Records contained in a dataset:
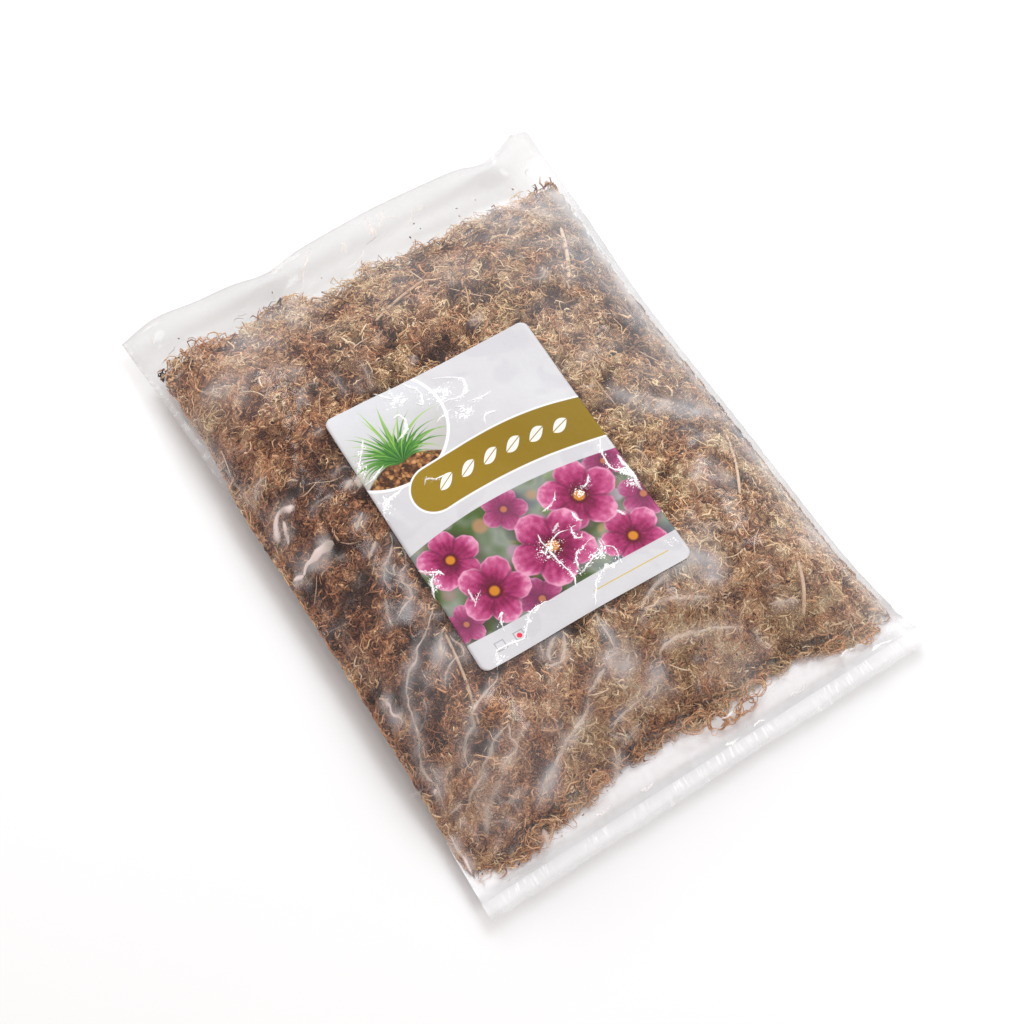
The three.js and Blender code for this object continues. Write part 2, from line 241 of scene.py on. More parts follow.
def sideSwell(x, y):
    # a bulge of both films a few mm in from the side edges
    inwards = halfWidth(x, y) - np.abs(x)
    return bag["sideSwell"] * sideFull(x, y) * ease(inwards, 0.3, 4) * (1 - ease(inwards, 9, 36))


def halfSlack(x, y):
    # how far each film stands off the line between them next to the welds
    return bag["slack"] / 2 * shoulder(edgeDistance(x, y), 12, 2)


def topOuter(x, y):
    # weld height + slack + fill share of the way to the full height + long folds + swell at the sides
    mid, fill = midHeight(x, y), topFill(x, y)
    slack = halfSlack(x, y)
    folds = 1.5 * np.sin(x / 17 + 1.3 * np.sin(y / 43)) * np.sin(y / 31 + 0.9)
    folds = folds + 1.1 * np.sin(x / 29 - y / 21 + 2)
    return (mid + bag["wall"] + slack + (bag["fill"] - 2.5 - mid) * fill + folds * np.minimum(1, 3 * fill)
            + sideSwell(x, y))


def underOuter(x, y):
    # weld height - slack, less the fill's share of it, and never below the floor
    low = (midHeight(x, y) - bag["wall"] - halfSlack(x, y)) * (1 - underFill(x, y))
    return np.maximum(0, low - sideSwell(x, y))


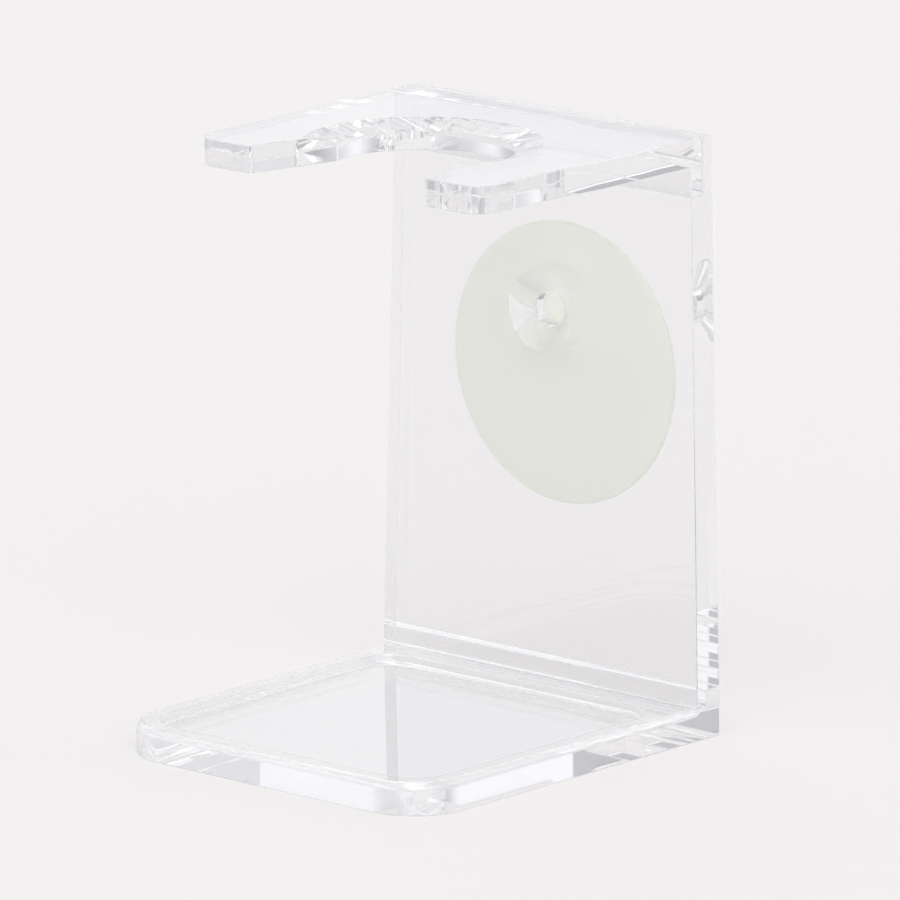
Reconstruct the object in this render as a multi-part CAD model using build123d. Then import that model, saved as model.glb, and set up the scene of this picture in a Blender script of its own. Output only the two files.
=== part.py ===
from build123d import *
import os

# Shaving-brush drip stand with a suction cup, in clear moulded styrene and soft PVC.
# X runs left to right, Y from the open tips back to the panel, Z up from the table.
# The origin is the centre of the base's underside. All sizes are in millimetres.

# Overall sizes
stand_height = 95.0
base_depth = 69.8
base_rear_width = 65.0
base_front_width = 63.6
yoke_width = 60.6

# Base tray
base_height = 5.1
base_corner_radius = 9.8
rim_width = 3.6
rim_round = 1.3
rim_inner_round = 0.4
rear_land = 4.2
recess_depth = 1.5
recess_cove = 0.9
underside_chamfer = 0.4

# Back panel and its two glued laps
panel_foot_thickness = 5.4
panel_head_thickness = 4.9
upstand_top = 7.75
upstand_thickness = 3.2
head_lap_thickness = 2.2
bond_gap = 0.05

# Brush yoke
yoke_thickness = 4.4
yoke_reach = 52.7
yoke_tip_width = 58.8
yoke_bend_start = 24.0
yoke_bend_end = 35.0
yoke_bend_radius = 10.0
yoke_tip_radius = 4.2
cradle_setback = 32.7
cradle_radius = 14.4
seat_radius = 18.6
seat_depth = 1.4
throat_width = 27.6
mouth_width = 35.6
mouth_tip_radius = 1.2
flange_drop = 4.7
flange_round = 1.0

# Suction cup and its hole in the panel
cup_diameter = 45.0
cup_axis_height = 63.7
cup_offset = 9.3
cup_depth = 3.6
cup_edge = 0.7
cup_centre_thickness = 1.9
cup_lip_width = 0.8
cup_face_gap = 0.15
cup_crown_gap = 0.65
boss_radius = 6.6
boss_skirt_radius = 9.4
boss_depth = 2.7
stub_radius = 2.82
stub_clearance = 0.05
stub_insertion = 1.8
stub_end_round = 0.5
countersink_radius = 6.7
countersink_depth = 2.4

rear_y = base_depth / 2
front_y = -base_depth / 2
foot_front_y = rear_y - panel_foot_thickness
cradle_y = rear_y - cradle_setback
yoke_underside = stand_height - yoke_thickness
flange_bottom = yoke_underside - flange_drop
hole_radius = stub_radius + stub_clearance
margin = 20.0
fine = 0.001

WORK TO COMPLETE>
Find every line above that contains the word "part", and return each one.

FULL SOLUTION>
The three.js and Blender code for this object continues. Write part 2, from line 241 of scene.py on. More parts follow.
Reconstruct the object in this render as a multi-part CAD model using build123d. Then import that model, saved as model.glb, and set up the scene of this picture in a Blender script of its own. Output only the two files.
=== part.py ===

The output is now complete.